* _Work to do_: Copy every line of the data exactly, leaving nothing out.

* _Material supplied_:
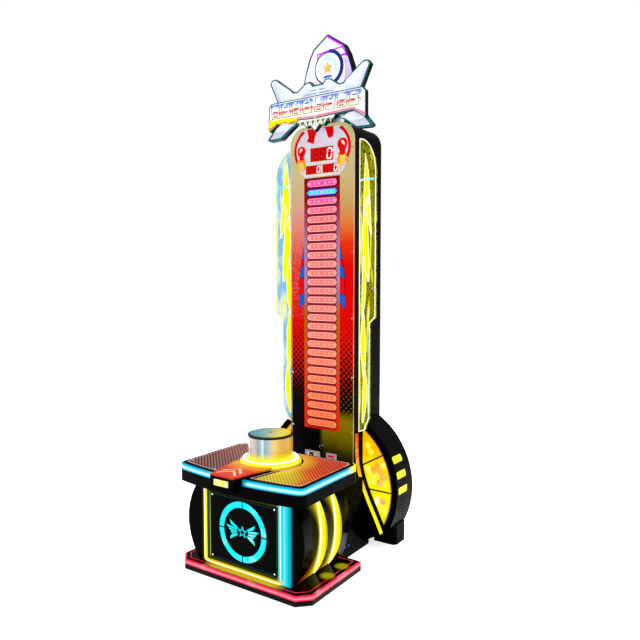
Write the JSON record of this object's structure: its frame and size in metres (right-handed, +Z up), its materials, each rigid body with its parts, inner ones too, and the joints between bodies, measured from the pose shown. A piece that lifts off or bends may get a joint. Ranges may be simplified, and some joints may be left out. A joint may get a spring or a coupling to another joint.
{
  "type": "strength tester arcade machine",
  "caption": "Free-standing strike tester: lit pedestal with a sprung strike drum, tall lamp tower with score displays, side wings and a crown topper.",
  "frame": {"origin": "on the floor, under the middle of the machine's overall width and length", "axes": "+Z up, +X to the player's right, the player stands on the -Y side"},
  "size_m": [0.984, 1.255, 3.139],
  "materials": {
    "black_board": "gloss black laminate",
    "side_shell": "gloss black",
    "black_case": "satin black",
    "fairing_black": "gloss black",
    "pink_light": "lit diffuser",
    "cyan_light": "lit diffuser",
    "table_light": "lit diffuser",
    "neon": "lit silicone tube",
    "gill_light": "lit diffuser",
    "ring_glow": "lit diffuser",
    "flange_yellow": "gloss yellow",
    "wing_acrylic": "edge-lit acrylic",
    "lens_amber": "back-lit printed acrylic",
    "rim_window": "lit window",
    "flare_light": "lit diffuser",
    "black_panel": "gloss black",
    "tower_print": "printed acrylic",
    "lamp_frame": "tinted acrylic",
    "lamp_lens": "lit lens",
    "display": "tinted display window",
    "deck_print": "ribbed printed inlay",
    "tongue_print": "printed plate",
    "button_lens": "lit button",
    "clear_skirt": "clear polycarbonate",
    "drum_steel": "brushed",
    "plain_steel": "satin",
    "plate_steel": "brushed",
    "small_chrome": "polished",
    "spring_steel": "oiled",
    "black_rubber": "matt",
    "topper_white": "gloss white",
    "banner_white": "back-lit white",
    "banner_print": "graded print",
    "face_white": "back-lit translucent",
    "badge_print": "printed disc",
    "board_green": "circuit board",
    "unit_grey": "moulded"
  },
  "bodies": {
    "cabinet": {"banner_blocks": "banner_print", "base_light": "pink_light", "base_plinth": "black_board", "card_plate": "plate_steel", "coin_plate": "plate_steel", "control_board": "board_green", "drum_flange": "flange_yellow", "fairing_front_ring": "fairing_black", "fairing_lenses": "lens_amber", "fairing_rim": "black_case", "flare_lights": "flare_light", "front_cabinet": "black_board", "front_emblem": "cyan_light", "front_panel": "black_panel", "front_ring_light": "cyan_light", "gill_lights": "gill_light", "hinge_pins": "plain_steel", "impact_sensor": "unit_grey", "lamp_frame": "lamp_frame", "lamp_lenses": "lamp_lens", "levelling_feet": "black_rubber", "link_body": "black_board", "neon_tube": "neon", "power_inlet": "unit_grey", "power_supply": "unit_grey", "rear_feet": "black_board", "rim_windows": "rim_window", "ring_light": "ring_glow", "score_displays": "display", "screws": "small_chrome", "shaft_bearing": "plain_steel", "side_shells": "side_shell", "speaker": "unit_grey", "stop_bumpers": "black_rubber", "table_deck": "black_board", "table_light": "table_light", "table_panels": "deck_print", "tongue_plate": "tongue_print", "topper_badge": "badge_print", "topper_banner": "banner_white", "topper_bracket": "plain_steel", "topper_cabinet": "black_case", "topper_face": "face_white", "topper_plate": "topper_white", "tower_flare": "black_board", "tower_panel": "tower_print", "tower_shell": "black_case", "wing_left": "wing_acrylic", "wing_right": "wing_acrylic"},
    "drum": {"drum_skirt": "clear_skirt", "drum_gasket": "black_rubber", "drum_cap": "drum_steel", "drum_shaft": "plain_steel", "shaft_clip": "plain_steel", "drum_spring": "spring_steel"},
    "start_button": {"start_button": "button_lens"},
    "coin_return": {"coin_return_button": "small_chrome"},
    "front_key": {"key_lock": "small_chrome"},
    "rear_door": {"rear_door": "black_case"},
    "door_cam": {"door_lock": "small_chrome"}
  },
  "joints": [
    {"name": "drum_strike", "type": "slide", "parent": "cabinet", "child": "drum", "axis": [0, 0, -1], "range_m": [0, 0.025], "stiffness_N_per_m": 12000, "springref_m": -0.02, "deforming": ["drum_spring"]},
    {"name": "start_press", "type": "slide", "parent": "cabinet", "child": "start_button", "axis": [0, 1, 0], "range_m": [0, 0.004], "stiffness_N_per_m": 600, "springref_m": -0.003},
    {"name": "coin_return_press", "type": "slide", "parent": "cabinet", "child": "coin_return", "axis": [0, 1, 0], "range_m": [0, 0.004], "stiffness_N_per_m": 300, "springref_m": -0.003},
    {"name": "front_key_turn", "type": "hinge", "parent": "cabinet", "child": "front_key", "pos_m": [0.002, 0.2955, 0.583], "axis": [0, 1, 0], "range_deg": [0, 90]},
    {"name": "rear_door_swing", "type": "hinge", "parent": "cabinet", "child": "rear_door", "pos_m": [-0.176, 0.6215, 1.115], "axis": [0, 0, 1], "range_deg": [0, 110]},
    {"name": "door_cam_turn", "type": "hinge", "parent": "rear_door", "child": "door_cam", "pos_m": [0.14, 0.6155, 1.15], "axis": [0, 1, 0], "range_deg": [-90, 0]}
  ]
}
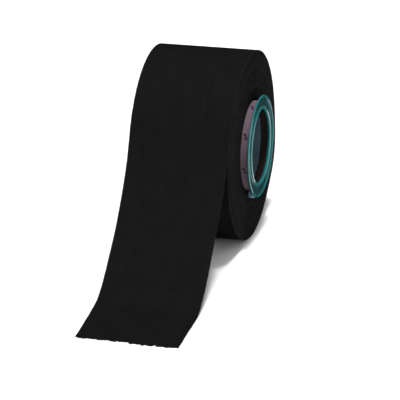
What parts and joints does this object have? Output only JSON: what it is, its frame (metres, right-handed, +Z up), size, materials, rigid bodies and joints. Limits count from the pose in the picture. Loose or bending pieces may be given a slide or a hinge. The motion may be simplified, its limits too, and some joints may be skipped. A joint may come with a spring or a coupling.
{
  "type": "grip tape roll",
  "caption": "Roll of black woven cotton grip tape on a cardboard core with plastic end rings, standing on its edge with a loose tail running down to the floor.",
  "frame": {"origin": "centre of the spindle bore, half way across the tape's width", "axes": "+X along the roll's axis out of the visible end ring, -Y the way the loose tail runs, +Z up; the roll stands on its edge on the plane Z = -0.03616 m"},
  "size_m": [0.0452, 0.1426, 0.0724],
  "materials": {
    "tape_cloth": "matt woven cotton",
    "core_board": "uncoated printed cardboard",
    "liner_plastic": "satin",
    "ring_plastic": "glossy, slightly translucent"
  },
  "bodies": {
    "roll": {"tape_windings": "tape_cloth", "outer_lap": "tape_cloth", "tail_lead": "tape_cloth", "core_tube": "core_board", "core_liner": "liner_plastic", "near_end_ring": "ring_plastic", "far_end_ring": "ring_plastic"},
    "tail_upper": {"tail_upper": "tape_cloth"},
    "tail_lower": {"tail_middle": "tape_cloth", "tail_foot": "tape_cloth"},
    "tail_end": {"tail_end": "tape_cloth"}
  },
  "joints": [
    {"name": "tail_peel", "type": "hinge", "parent": "roll", "child": "tail_upper", "pos_m": [0, -0.03514, 0.00983], "axis": [-1, 0, 0], "range_deg": [0, 40]},
    {"name": "tail_bend", "type": "hinge", "parent": "tail_upper", "child": "tail_lower", "pos_m": [0, -0.05041, -0.01154], "axis": [-1, 0, 0], "range_deg": [0, 30]},
    {"name": "tail_curl", "type": "hinge", "parent": "tail_lower", "child": "tail_end", "pos_m": [0, -0.09193, -0.036], "axis": [-1, 0, 0], "range_deg": [0, 60]}
  ]
}
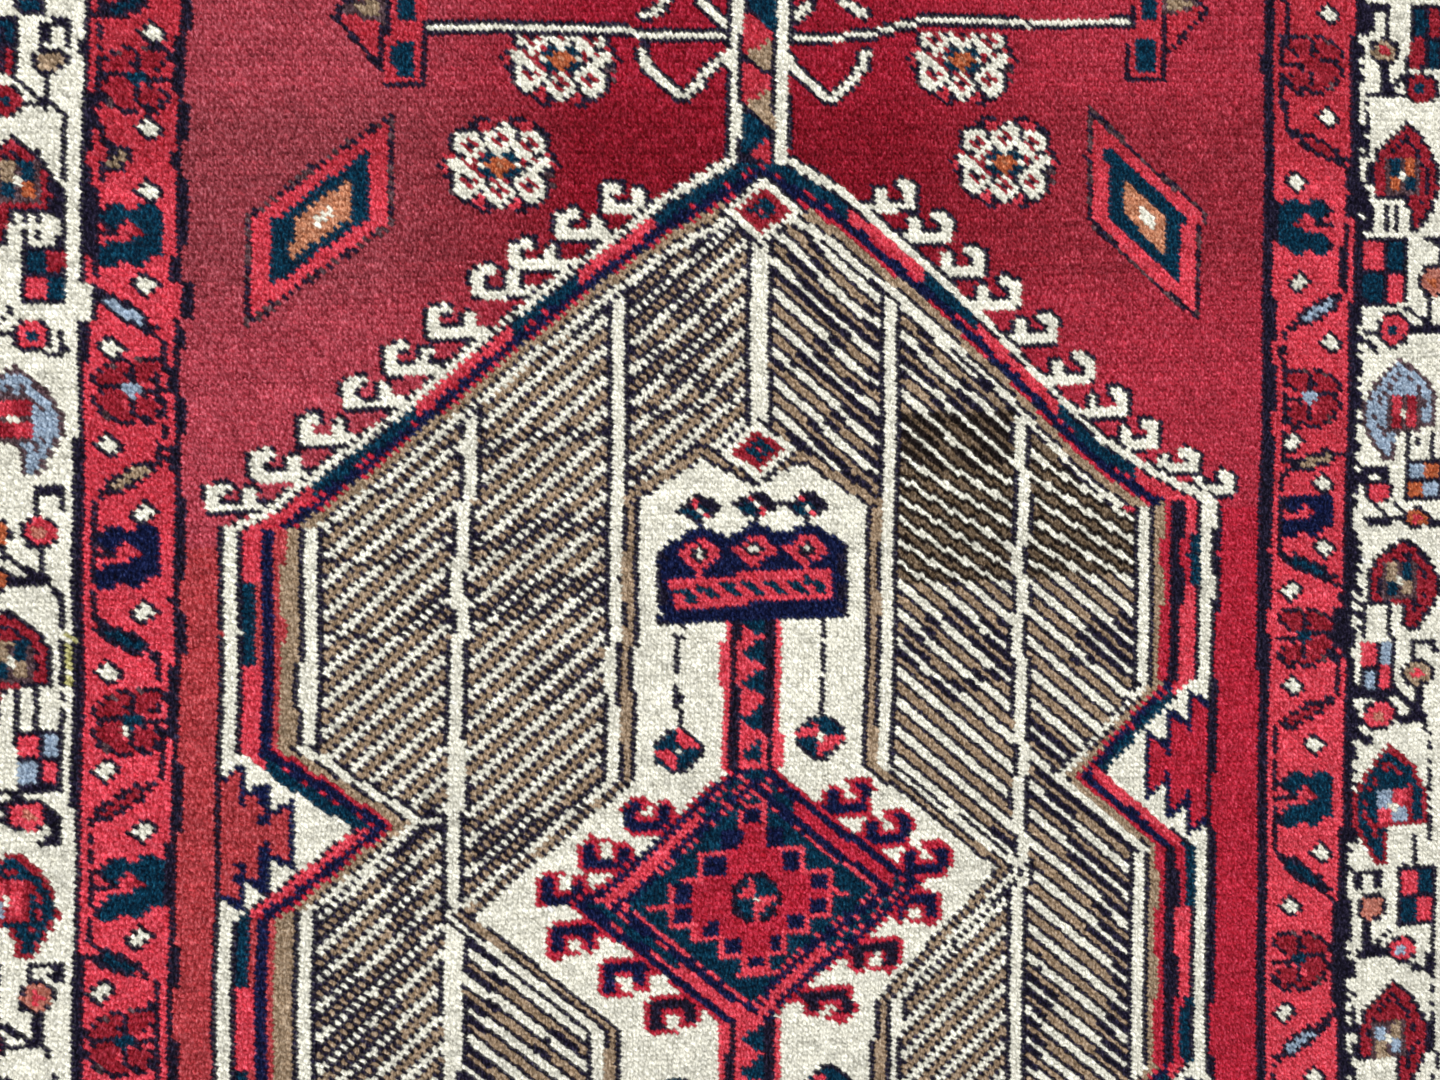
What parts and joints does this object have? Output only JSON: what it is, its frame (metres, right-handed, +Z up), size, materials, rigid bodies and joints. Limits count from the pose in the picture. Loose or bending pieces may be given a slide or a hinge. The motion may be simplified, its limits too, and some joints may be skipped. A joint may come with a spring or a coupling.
{
  "type": "cut length of hand-knotted runner rug",
  "caption": "Flat cut length of a hand-knotted wool runner rug with a cut pile, a geometric medallion field and figured borders.",
  "frame": {"origin": "on the resting surface, under the middle of the bounding box", "axes": "+Z up out of the pile, +X along the rows of knots across the runner, +Y along the warps"},
  "size_m": [0.8894, 0.7584, 0.0113],
  "materials": {
    "wool_pile": "dyed wool cut pile, matt with a faint sheen",
    "foundation": "undyed spun warps and wefts with the collars of the knots, matt"
  },
  "bodies": {
    "root": {"rug_piece": "wool_pile"}
  },
  "joints": []
}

* _Task answer_:
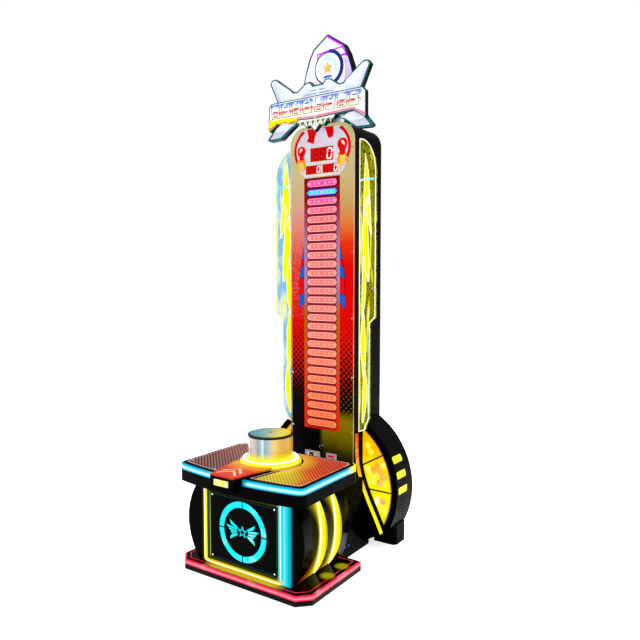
Write the JSON record of this object's structure: its frame and size in metres (right-handed, +Z up), its materials, each rigid body with its parts, inner ones too, and the joints between bodies, measured from the pose shown. A piece that lifts off or bends may get a joint. Ranges may be simplified, and some joints may be left out. A joint may get a spring or a coupling to another joint.
{
  "type": "strength tester arcade machine",
  "caption": "Free-standing strike tester: lit pedestal with a sprung strike drum, tall lamp tower with score displays, side wings and a crown topper.",
  "frame": {"origin": "on the floor, under the middle of the machine's overall width and length", "axes": "+Z up, +X to the player's right, the player stands on the -Y side"},
  "size_m": [0.984, 1.255, 3.139],
  "materials": {
    "black_board": "gloss black laminate",
    "side_shell": "gloss black",
    "black_case": "satin black",
    "fairing_black": "gloss black",
    "pink_light": "lit diffuser",
    "cyan_light": "lit diffuser",
    "table_light": "lit diffuser",
    "neon": "lit silicone tube",
    "gill_light": "lit diffuser",
    "ring_glow": "lit diffuser",
    "flange_yellow": "gloss yellow",
    "wing_acrylic": "edge-lit acrylic",
    "lens_amber": "back-lit printed acrylic",
    "rim_window": "lit window",
    "flare_light": "lit diffuser",
    "black_panel": "gloss black",
    "tower_print": "printed acrylic",
    "lamp_frame": "tinted acrylic",
    "lamp_lens": "lit lens",
    "display": "tinted display window",
    "deck_print": "ribbed printed inlay",
    "tongue_print": "printed plate",
    "button_lens": "lit button",
    "clear_skirt": "clear polycarbonate",
    "drum_steel": "brushed",
    "plain_steel": "satin",
    "plate_steel": "brushed",
    "small_chrome": "polished",
    "spring_steel": "oiled",
    "black_rubber": "matt",
    "topper_white": "gloss white",
    "banner_white": "back-lit white",
    "banner_print": "graded print",
    "face_white": "back-lit translucent",
    "badge_print": "printed disc",
    "board_green": "circuit board",
    "unit_grey": "moulded"
  },
  "bodies": {
    "cabinet": {"banner_blocks": "banner_print", "base_light": "pink_light", "base_plinth": "black_board", "card_plate": "plate_steel", "coin_plate": "plate_steel", "control_board": "board_green", "drum_flange": "flange_yellow", "fairing_front_ring": "fairing_black", "fairing_lenses": "lens_amber", "fairing_rim": "black_case", "flare_lights": "flare_light", "front_cabinet": "black_board", "front_emblem": "cyan_light", "front_panel": "black_panel", "front_ring_light": "cyan_light", "gill_lights": "gill_light", "hinge_pins": "plain_steel", "impact_sensor": "unit_grey", "lamp_frame": "lamp_frame", "lamp_lenses": "lamp_lens", "levelling_feet": "black_rubber", "link_body": "black_board", "neon_tube": "neon", "power_inlet": "unit_grey", "power_supply": "unit_grey", "rear_feet": "black_board", "rim_windows": "rim_window", "ring_light": "ring_glow", "score_displays": "display", "screws": "small_chrome", "shaft_bearing": "plain_steel", "side_shells": "side_shell", "speaker": "unit_grey", "stop_bumpers": "black_rubber", "table_deck": "black_board", "table_light": "table_light", "table_panels": "deck_print", "tongue_plate": "tongue_print", "topper_badge": "badge_print", "topper_banner": "banner_white", "topper_bracket": "plain_steel", "topper_cabinet": "black_case", "topper_face": "face_white", "topper_plate": "topper_white", "tower_flare": "black_board", "tower_panel": "tower_print", "tower_shell": "black_case", "wing_left": "wing_acrylic", "wing_right": "wing_acrylic"},
    "drum": {"drum_skirt": "clear_skirt", "drum_gasket": "black_rubber", "drum_cap": "drum_steel", "drum_shaft": "plain_steel", "shaft_clip": "plain_steel", "drum_spring": "spring_steel"},
    "start_button": {"start_button": "button_lens"},
    "coin_return": {"coin_return_button": "small_chrome"},
    "front_key": {"key_lock": "small_chrome"},
    "rear_door": {"rear_door": "black_case"},
    "door_cam": {"door_lock": "small_chrome"}
  },
  "joints": [
    {"name": "drum_strike", "type": "slide", "parent": "cabinet", "child": "drum", "axis": [0, 0, -1], "range_m": [0, 0.025], "stiffness_N_per_m": 12000, "springref_m": -0.02, "deforming": ["drum_spring"]},
    {"name": "start_press", "type": "slide", "parent": "cabinet", "child": "start_button", "axis": [0, 1, 0], "range_m": [0, 0.004], "stiffness_N_per_m": 600, "springref_m": -0.003},
    {"name": "coin_return_press", "type": "slide", "parent": "cabinet", "child": "coin_return", "axis": [0, 1, 0], "range_m": [0, 0.004], "stiffness_N_per_m": 300, "springref_m": -0.003},
    {"name": "front_key_turn", "type": "hinge", "parent": "cabinet", "child": "front_key", "pos_m": [0.002, 0.2955, 0.583], "axis": [0, 1, 0], "range_deg": [0, 90]},
    {"name": "rear_door_swing", "type": "hinge", "parent": "cabinet", "child": "rear_door", "pos_m": [-0.176, 0.6215, 1.115], "axis": [0, 0, 1], "range_deg": [0, 110]},
    {"name": "door_cam_turn", "type": "hinge", "parent": "rear_door", "child": "door_cam", "pos_m": [0.14, 0.6155, 1.15], "axis": [0, 1, 0], "range_deg": [-90, 0]}
  ]
}
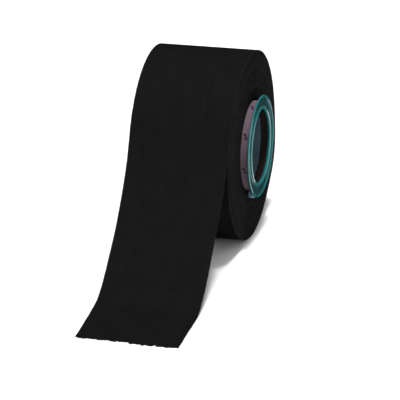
What parts and joints does this object have? Output only JSON: what it is, its frame (metres, right-handed, +Z up), size, materials, rigid bodies and joints. Limits count from the pose in the picture. Loose or bending pieces may be given a slide or a hinge. The motion may be simplified, its limits too, and some joints may be skipped. A joint may come with a spring or a coupling.
{
  "type": "grip tape roll",
  "caption": "Roll of black woven cotton grip tape on a cardboard core with plastic end rings, standing on its edge with a loose tail running down to the floor.",
  "frame": {"origin": "centre of the spindle bore, half way across the tape's width", "axes": "+X along the roll's axis out of the visible end ring, -Y the way the loose tail runs, +Z up; the roll stands on its edge on the plane Z = -0.03616 m"},
  "size_m": [0.0452, 0.1426, 0.0724],
  "materials": {
    "tape_cloth": "matt woven cotton",
    "core_board": "uncoated printed cardboard",
    "liner_plastic": "satin",
    "ring_plastic": "glossy, slightly translucent"
  },
  "bodies": {
    "roll": {"tape_windings": "tape_cloth", "outer_lap": "tape_cloth", "tail_lead": "tape_cloth", "core_tube": "core_board", "core_liner": "liner_plastic", "near_end_ring": "ring_plastic", "far_end_ring": "ring_plastic"},
    "tail_upper": {"tail_upper": "tape_cloth"},
    "tail_lower": {"tail_middle": "tape_cloth", "tail_foot": "tape_cloth"},
    "tail_end": {"tail_end": "tape_cloth"}
  },
  "joints": [
    {"name": "tail_peel", "type": "hinge", "parent": "roll", "child": "tail_upper", "pos_m": [0, -0.03514, 0.00983], "axis": [-1, 0, 0], "range_deg": [0, 40]},
    {"name": "tail_bend", "type": "hinge", "parent": "tail_upper", "child": "tail_lower", "pos_m": [0, -0.05041, -0.01154], "axis": [-1, 0, 0], "range_deg": [0, 30]},
    {"name": "tail_curl", "type": "hinge", "parent": "tail_lower", "child": "tail_end", "pos_m": [0, -0.09193, -0.036], "axis": [-1, 0, 0], "range_deg": [0, 60]}
  ]
}
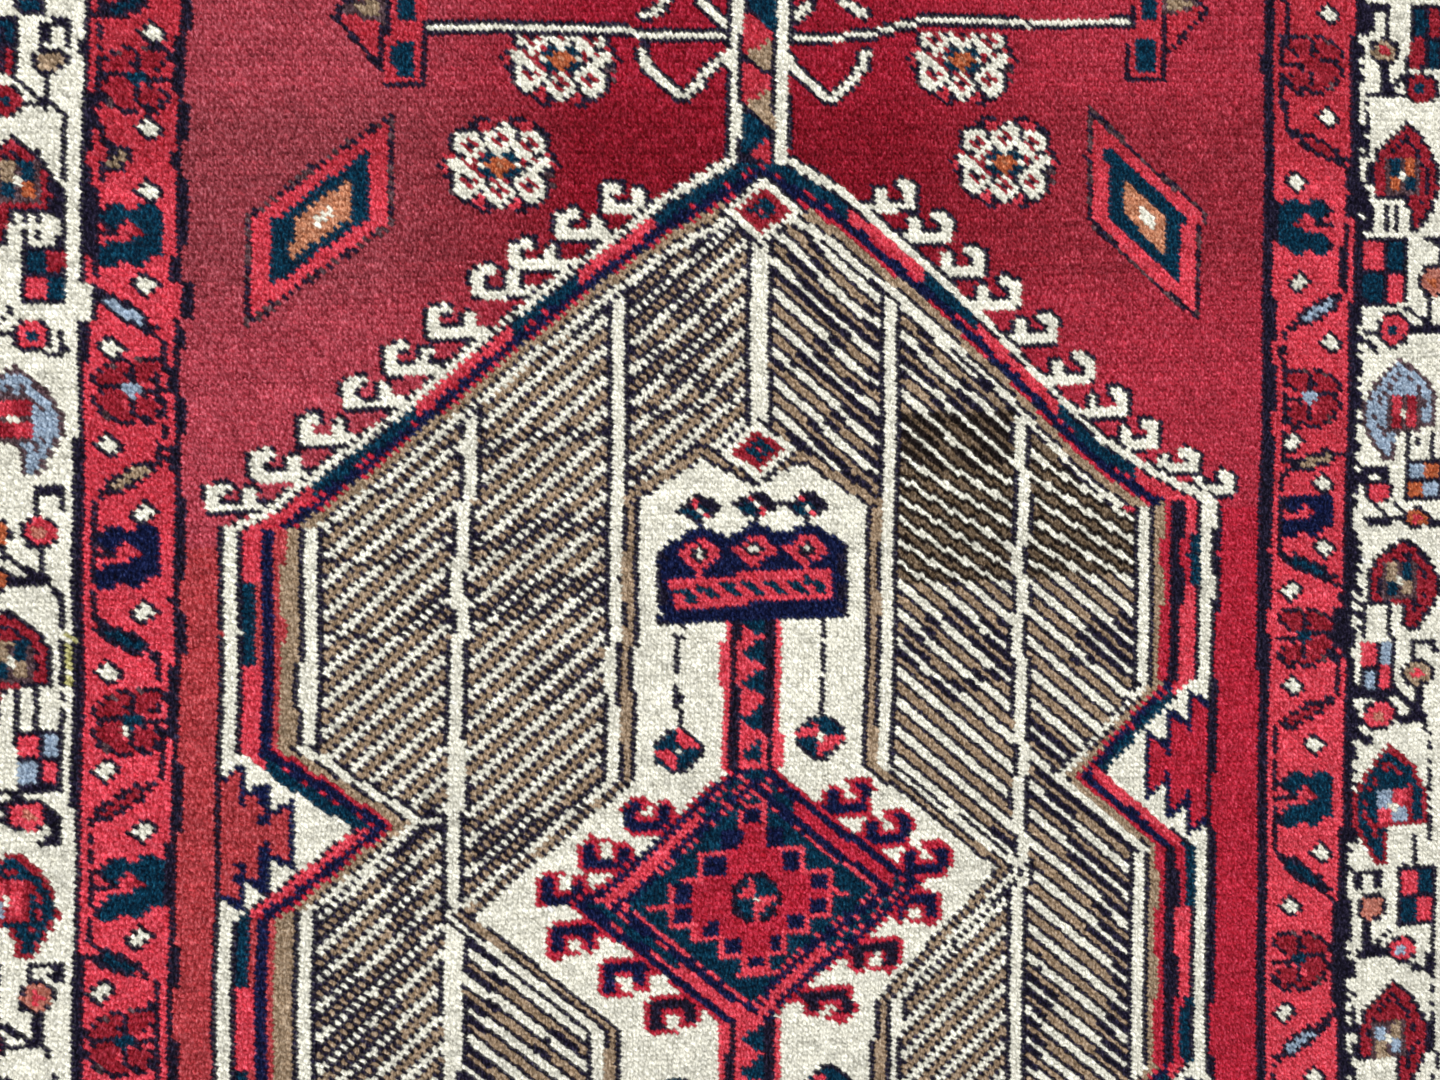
What parts and joints does this object have? Output only JSON: what it is, its frame (metres, right-handed, +Z up), size, materials, rigid bodies and joints. Limits count from the pose in the picture. Loose or bending pieces may be given a slide or a hinge. The motion may be simplified, its limits too, and some joints may be skipped. A joint may come with a spring or a coupling.
{
  "type": "cut length of hand-knotted runner rug",
  "caption": "Flat cut length of a hand-knotted wool runner rug with a cut pile, a geometric medallion field and figured borders.",
  "frame": {"origin": "on the resting surface, under the middle of the bounding box", "axes": "+Z up out of the pile, +X along the rows of knots across the runner, +Y along the warps"},
  "size_m": [0.8894, 0.7584, 0.0113],
  "materials": {
    "wool_pile": "dyed wool cut pile, matt with a faint sheen",
    "foundation": "undyed spun warps and wefts with the collars of the knots, matt"
  },
  "bodies": {
    "root": {"rug_piece": "wool_pile"}
  },
  "joints": []
}